Many leaders will be remembered for what they did or said during these times. Perhaps, we should never forget his contributions. They are a graphic reminder of what is possible when we allow ourselves to go to sleep in democracy. Political cartoonists are great at emphasizing facial features or statements that leaders make – by choice or mistake. Perhaps it’s poetry’s time to see what it can do when it reflects in words, the parody that poor leaders can be.
Le Hunt
Before this pandemic existed virology always seemed like a dark art. They dressed strangely, toiled in relative obscurity and received attention only when breakthroughs were made. But the onset of viruses in the last few years has elevated their status and meaning in society. They conversed in a language of acronyms, formulas and antigens. They made predictions and gave warnings in epidemiological and medical journals, which we largely ignored. Now when they speak we listen with concerned fascination to their words. But we should have listened sooner.
Who knows what might have happened if we had listened louder in January?
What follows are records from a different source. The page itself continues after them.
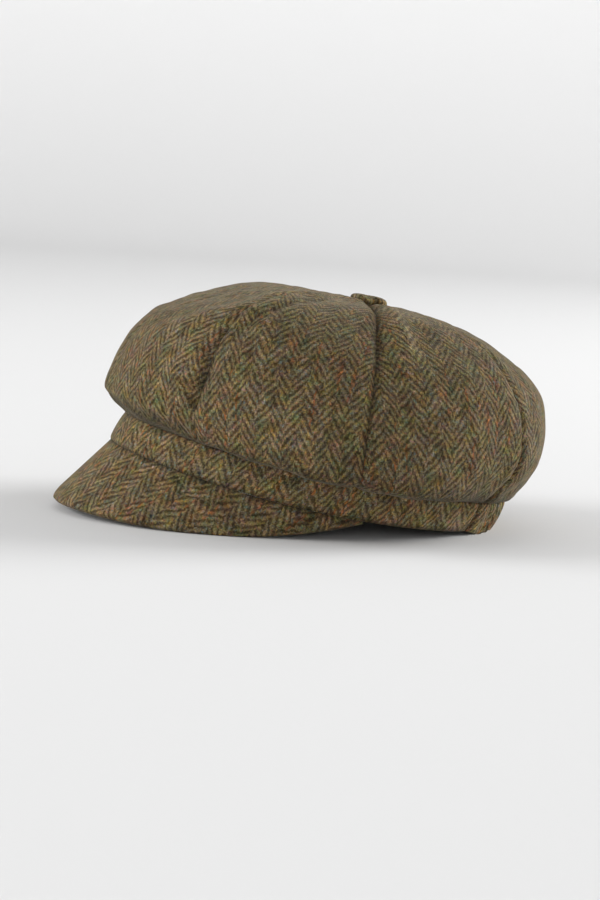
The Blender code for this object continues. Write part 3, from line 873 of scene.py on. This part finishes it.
class WeaveSettings(bpy.types.PropertyGroup):
    """Sizes and yarn colours of the tweed."""

    column_width: length("Column width", "Width of one herringbone column", 0.0075, 0.002)
    column_yarns: IntProperty(name="Column yarns", description="Yarns across one column",
                              default=8, min=2)
    twill_angle: angle("Twill angle", "Slant of the ridges from the column", 36.5)
    stepping: share_of_one("Stepping", "How much the ridges step from yarn to yarn", 0.6)
    fleck_length: length("Fleck length", "Length of one fleck on a yarn", 0.0017, 0.0002)
    ridge_height: length("Ridge height", "Height of the woven relief", 0.0004)
    bump_strength: share_of_one("Relief", "Strength of the woven relief", 0.7)
    speckle: share_of_one("Speckle", "Unevenness of brightness of the fibres", 0.45)
    neps: strength("Neps", "Extra brightness of the palest fibres", 0.9)
    mottle: strength("Mottle", "Unevenness of brightness of the cloth", 1.75)
    hue_zones: strength("Hue zones", "How far zones of the dye differ", 1.35, 2.0)
    tone: strength("Tone", "Brightness of the whole cloth", 0.81)
    # How strongly the hollows' painted shade and the crests' painted highlight are painted
    hollow_shade: share_of_one("Hollow shade", "How much folds darken the cloth", 0.5)
    breaks: strength("Breaks", "How much fibres break up the ridges", 5.6)
    sheen: share_of_one("Sheen", "Soft light on the nap at a glance", 0.16)
    sheen_tint: colour("Sheen tint", "Colour of the nap's sheen", (0.85, 0.78, 0.62))
    beige: colour("Beige yarn", "Main light yarn", (0.216, 0.168, 0.096))
    pale: colour("Pale yarn", "Palest light yarn", (0.373, 0.313, 0.215))
    olive: colour("Olive yarn", "Green light yarn", (0.145, 0.118, 0.036))
    mustard: colour("Mustard yarn", "Yellow light yarn", (0.241, 0.151, 0.028))
    rust: colour("Rust yarn", "Orange light yarn", (0.259, 0.087, 0.028))
    teal: colour("Teal yarn", "Blue-green light yarn", (0.094, 0.129, 0.114))
    mauve: colour("Mauve yarn", "Purple-grey light yarn", (0.173, 0.123, 0.114))
    bark: colour("Bark yarn", "Main dark yarn", (0.050, 0.032, 0.015))
    moss: colour("Moss yarn", "Green dark yarn", (0.059, 0.048, 0.017))
    slate: colour("Slate yarn", "Blue dark yarn", (0.033, 0.039, 0.035))
    chestnut: colour("Chestnut yarn", "Red dark yarn", (0.082, 0.034, 0.014))
    ash: colour("Ash yarn", "Palest dark yarn", (0.103, 0.078, 0.049))

    def light_yarns(self):
        """Ramp rows of the light yarn."""
        return ((0.0, self.teal), (0.15, self.olive), (0.27, self.teal), (0.38, self.beige),
                (0.47, self.olive), (0.55, self.beige), (0.64, self.mustard), (0.74, self.mauve),
                (0.84, self.rust), (0.95, self.pale))

    def dark_yarns(self):
        """Ramp rows of the dark yarn."""
        return ((0.05, self.slate), (0.30, self.bark), (0.45, self.ash), (0.55, self.bark),
                (0.68, self.moss), (0.80, self.chestnut), (0.95, self.ash))


class SewingSettings(bpy.types.PropertyGroup):
    """How the cloth is drawn in at its seams and how soft it lies."""

    seam_depth: length("Seam dip", "Depth of the broad dip at a seam", 0.0013)
    seam_reach: length("Seam reach", "How far from a seam the dip starts", 0.009, 0.001)
    tuck_depth: length("Tuck depth", "Depth of the narrow tuck at the stitches", 0.0017)
    tuck_width: length("Tuck width", "Half width of that tuck", 0.0021, 0.0001)
    pucker_depth: length("Pucker", "Height of the ripples along a seam", 0.0004)
    pucker_spacing: length("Pucker spacing", "Length of those ripples", 0.011, 0.001)
    wrinkle_depth: length("Softness", "Height of the cloth's soft unevenness", 0.0007)
    gather_depth: length("Gathers", "Height of the gathers of the casing", 0.0010)


class StudioSettings(bpy.types.PropertyGroup):
    """Camera, lights and floor."""

    azimuth: angle("Azimuth", "Camera's direction, from the front to the left", 78.74)
    elevation: angle("Elevation", "Camera's height over the floor", 6.69)
    roll: angle("Roll", "Turn of the camera about its line of sight", 3.65)
    distance: length("Distance", "From the camera to the hat", 1.4)
    pixel: length("Pixel", "Size on the hat that one pixel of the view covers", 0.000535)
    target: FloatVectorProperty(name="Target", description="Point at the middle of the view",
                                default=(-0.00134, 0.00097, 0.03584), subtype="TRANSLATION")
    floor: colour("Floor", "Colour of the floor", (0.73, 0.73, 0.73))
    wall: colour("Wall", "Colour of the floor's raised rim", (0.84, 0.84, 0.84))
    sky: strength("Sky", "Strength of the even light from all round", 0.53)
    front: power("Front light", "Power of the soft light before the peak", 106.0)
    rear: power("Rear light", "Power of the soft light behind the hat", 138.0)
    fill: power("Fill light", "Power of the light from the camera's side", 12.0)


def stands_for(piece, node, slot, cloth_of, **look):
    """Let a piece take a frame node's place, with its tweed and its body."""
    weave = bpy.context.scene.tweedcap_weave
    piece.data.materials.append(tweed("tweed_of_" + cloth_of, weave, **look))
    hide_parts(node)
    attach(piece, "root")


class TWEEDCAP_OT_crown(bpy.types.Operator):
    """Sew the eight panels of the crown"""

    bl_idname = "tweedcap.crown"
    bl_label = "Crown panels"

    def execute(self, context):
        for index, (node, lean) in enumerate(PANELS):
            grids = panel_grids(index, context.scene.tweedcap_sewing)
            stands_for(cloth_wall("tweed_" + node, *grids), node, "crown_tweed", node,
                       lean=radians(lean), shift=PANEL_SHIFT * index)
        return {"FINISHED"}


class TWEEDCAP_OT_band(bpy.types.Operator):
    """Sew the band round the head and its gathered casing at the back"""

    bl_idname = "tweedcap.band"
    bl_label = "Band and casing"

    def execute(self, context):
        sewing = context.scene.tweedcap_sewing
        band = cloth_wall("tweed_band", *band_grids(sewing))
        stands_for(band, "band", "band_tweed", "band", **BAND_LOOK)
        casing = cloth_wall("tweed_back_casing", *casing_grids(sewing),
                            inner_lowest=CASING_INNER_LOWEST)
        stands_for(casing, "back_casing", "casing_tweed", "casing", **CASING_LOOK)
        return {"FINISHED"}


class TWEEDCAP_OT_peak(bpy.types.Operator):
    """Cover the peak above and below"""

    bl_idname = "tweedcap.peak"
    bl_label = "Peak"

    def execute(self, context):
        for layer, (node, slot, tone) in enumerate(PEAK_LAYERS):
            piece = cloth_wall("tweed_" + node, *peak_grids(layer))
            stands_for(piece, node, slot, node, tone=tone, shift=PEAK_SHIFT)
        return {"FINISHED"}


class TWEEDCAP_OT_button(bpy.types.Operator):
    """Cover the button on the crown's middle"""

    bl_idname = "tweedcap.button"
    bl_label = "Button"

    def execute(self, context):
        button = ring_solid("tweed_top_button", button_rings(context.scene.tweedcap_sewing))
        stands_for(button, "top_button", "button_tweed", "button", **BUTTON_LOOK)
        return {"FINISHED"}


class TWEEDCAP_OT_studio(bpy.types.Operator):
    """Set the pale floor, the soft lights and the camera"""

    bl_idname = "tweedcap.studio"
    bl_label = "Studio"

    def execute(self, context):
        studio = context.scene.tweedcap_studio
        sweep_floor(studio)
        sky_light(context.scene, studio)
        for name, (place, size) in LIGHTS.items():
            area_light(name + "_light", place, size, getattr(studio, name))
        set_camera(context.scene, studio)
        context.scene.view_settings.view_transform = "Standard"
        return {"FINISHED"}


def sweep_floor(studio):
    """Pale floor: a flat round whose rim curves up as a quarter circle."""
    angle = np.linspace(0, 2 * pi, 96, endpoint=False)
    bend = np.linspace(0, pi / 2, 16)
    reach = np.concatenate([[0.0, 1.0, 2.0], FLOOR_REACH + RIM_RADIUS * np.sin(bend)])
    height = np.concatenate([[0.0, 0.0, 0.0], RIM_RADIUS * (1 - np.cos(bend))])
    points = np.stack([reach[:, None] * np.sin(angle), reach[:, None] * np.cos(angle),
                       height[:, None] + 0 * angle], axis=-1)
    rings = points[1:].reshape(-1, 3)
    number = 1 + np.arange(len(rings)).reshape(-1, len(angle))
    after = np.roll(number, -1, axis=1)
    quads = np.stack([number[:-1], number[1:], after[1:], after[:-1]], axis=-1).reshape(-1, 4)
    faces = quads.tolist()
    faces += np.stack([0 * number[0], number[0], after[0]], axis=-1).tolist()
    mesh = bpy.data.meshes.new("studio_floor")
    mesh.from_pydata([(0.0, 0.0, 0.0)] + rings.tolist(), [], faces)
    floor = shown("studio_floor", mesh)
    bench = NodeBench("studio_paper")
    place = bench.node("ShaderNodeTexCoord").outputs["Object"]
    height = bench.node("ShaderNodeSeparateXYZ", {0: place}).outputs["Z"]
    rise = bench.spread(height, 0.0, RIM_FADE)
    shade = bench.blend(rise, (*studio.floor, 1.0), (*studio.wall, 1.0))
    bench.feed(bench.shader.inputs["Base Color"], shade)
    bench.finish({"Roughness": 1.0, "Specular IOR Level": 0.0})
    mesh.materials.append(bench.material)


def sky_light(scene, studio):
    """Even pale light from all round."""
    world = bpy.data.worlds.new("studio_sky")
    world.use_nodes = True
    background = world.node_tree.nodes["Background"]
    background.inputs["Color"].default_value = (1.0, 1.0, 1.0, 1.0)
    background.inputs["Strength"].default_value = studio.sky
    scene.world = world


def area_light(name, place, size, power):
    """Square area light aimed at the hat."""
    lamp = bpy.data.lights.new(name, "AREA")
    lamp.size = size
    lamp.energy = power
    light = shown(name, lamp)
    light.location = place
    light.rotation_euler = (AIM - Vector(place)).to_track_quat("-Z", "Y").to_euler()


def set_camera(scene, studio):
    """Camera at the photograph's angle: it stands back from the target along its azimuth and
    elevation, is rolled about its line of sight, and its lens follows from the pixel size."""
    turn, rise, roll = studio.azimuth, studio.elevation, studio.roll
    back = Vector((sin(turn) * cos(rise), -cos(turn) * cos(rise), sin(rise)))
    right = Vector((cos(turn), sin(turn), 0.0))
    above = back.cross(right)
    across = right * cos(roll) + above * sin(roll)
    upward = above * cos(roll) - right * sin(roll)
    data = bpy.data.cameras.new("photo_camera")
    data.sensor_width = SENSOR_WIDTH
    data.lens = studio.distance / (studio.pixel * VIEW_HEIGHT_PIXELS) * SENSOR_WIDTH
    data.clip_start, data.clip_end = 0.05, 30.0
    camera = shown("photo_camera", data)
    turned = Matrix((across, upward, back)).transposed().to_4x4()
    place = Vector(studio.target) + back * studio.distance
    camera.matrix_world = Matrix.Translation(place) @ turned
    scene.camera = camera


class TWEEDCAP_PT_panel(bpy.types.Panel):
    """Steps that build the cap"""

    bl_idname = "TWEEDCAP_PT_panel"
    bl_label = "Tweed cap"
    bl_space_type = "VIEW_3D"
    bl_region_type = "UI"
    bl_category = "Tweed cap"

    def draw(self, context):
        for operator in OPERATORS:
            self.layout.operator(operator.bl_idname)
        for group in (context.scene.tweedcap_weave, context.scene.tweedcap_sewing,
                      context.scene.tweedcap_studio):
            box = self.layout.box()
            for key in group.bl_rna.properties.keys():
                if key not in ("rna_type", "name"):
                    box.prop(group, key)


OPERATORS = (TWEEDCAP_OT_crown, TWEEDCAP_OT_band, TWEEDCAP_OT_peak, TWEEDCAP_OT_button,
             TWEEDCAP_OT_studio)
GROUPS = (WeaveSettings, SewingSettings, StudioSettings)
POINTERS = ("tweedcap_weave", "tweedcap_sewing", "tweedcap_studio")


def register():
    """Register the classes and hang the settings on the scene."""
    for item in GROUPS + OPERATORS + (TWEEDCAP_PT_panel,):
        bpy.utils.register_class(item)
    for pointer, group in zip(POINTERS, GROUPS):
        setattr(bpy.types.Scene, pointer, PointerProperty(type=group))


def unregister():
    """Take away the settings and the classes."""
    for pointer in POINTERS:
        delattr(bpy.types.Scene, pointer)
    for item in reversed(GROUPS + OPERATORS + (TWEEDCAP_PT_panel,)):
        bpy.utils.unregister_class(item)


def main():
    """Build every piece and the studio."""
    register()
    bpy.ops.tweedcap.crown()
    bpy.ops.tweedcap.band()
    bpy.ops.tweedcap.peak()
    bpy.ops.tweedcap.button()
    bpy.ops.tweedcap.studio()


if __name__ == "__main__":
    main()
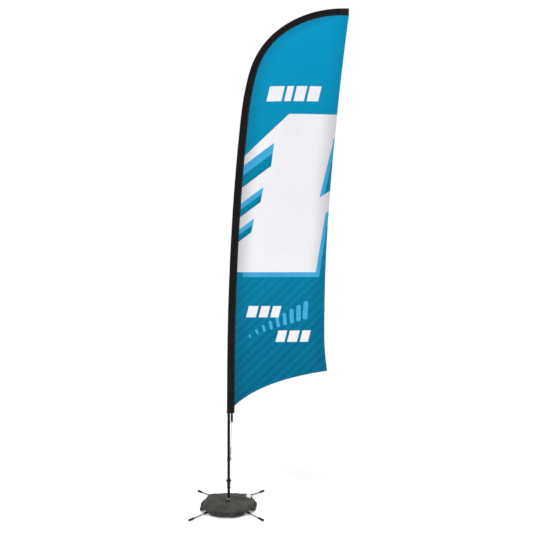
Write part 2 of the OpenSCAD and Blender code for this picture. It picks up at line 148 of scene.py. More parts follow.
class Mat:
    """A node material: object-space coordinates, mixes, ramps and stacked bumps."""
    def __init__(self, name, color, rough, metal=0.0, **sockets):
        self.m = bpy.data.materials.new(name)
        self.m.use_nodes = True
        self.nt = self.m.node_tree
        self.b = self.nt.nodes["Principled BSDF"]
        self.b.inputs["Base Color"].default_value = color
        self.b.inputs["Roughness"].default_value = rough
        self.b.inputs["Metallic"].default_value = metal
        for k, v in sockets.items():
            self.b.inputs[k.replace("_", " ")].default_value = v
        self.m.diffuse_color = color
        self.co = self.node("ShaderNodeTexCoord").outputs["Object"]
        self.height = None

    def node(self, kind, _in=None, **props):
        n = self.nt.nodes.new(kind)
        for k, v in props.items():
            setattr(n, k, v)
        for k, v in (_in or {}).items():
            self.put(n.inputs[k], v)
        return n

    def put(self, socket, v):
        if isinstance(v, bpy.types.NodeSocket):
            self.nt.links.new(v, socket)
        else:
            socket.default_value = v

    def math(self, op, a, b=0.0, c=0.0):
        return self.node("ShaderNodeMath", {0: a, 1: b, 2: c}, operation=op).outputs[0]

    def times(self, a, b):
        return self.math("MULTIPLY", a, b)

    def axis(self, name, scale=1.0):
        s = self.node("ShaderNodeSeparateXYZ", {0: self.co}).outputs[name]
        return self.times(s, scale)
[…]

They’re now starting to break some of the protocols by doing live testing, and in some cases in ‘challenge trials’ using humans as the rats we previously relied on.
Apart from our failure to take heed in the busyness of our lives, the contagion is exposing another fatal human flaw. Our inability to see that we are being invited to unite around this virus, rather than compete. At last count there were close to fifty separate laboratories, on all parts of the globe, in the process of spending anything between two to five billion dollars in the hunt for a vaccine. The gods are grimacing at us, because unfortunately it has become more of a competition rather than a collaboration. What difference might a possible ‘Unified Viral Council’ make, which pooled the billions and coordinated and shared the efforts and processes? Perhaps, until we do this, the anticipated period for a successful solution will continue to seem like a holy grail – just beyond our reach. Even when we do find it – the likely period until it can be manufactured and more importantly widely distributed, is still not easily calculable. And then what will the process of that distribution be? Who will receive it first, within countries and across nations?
All the while, it almost as if the virus is thumbing its nose at our inability as humans to unite rather than dislocate. Perhaps the severity if its impact may change things. But until we drop those figurative as well as literal borders, boundaries and barriers, we will continue to struggle in our fragility. What will we dissolve our selfishness?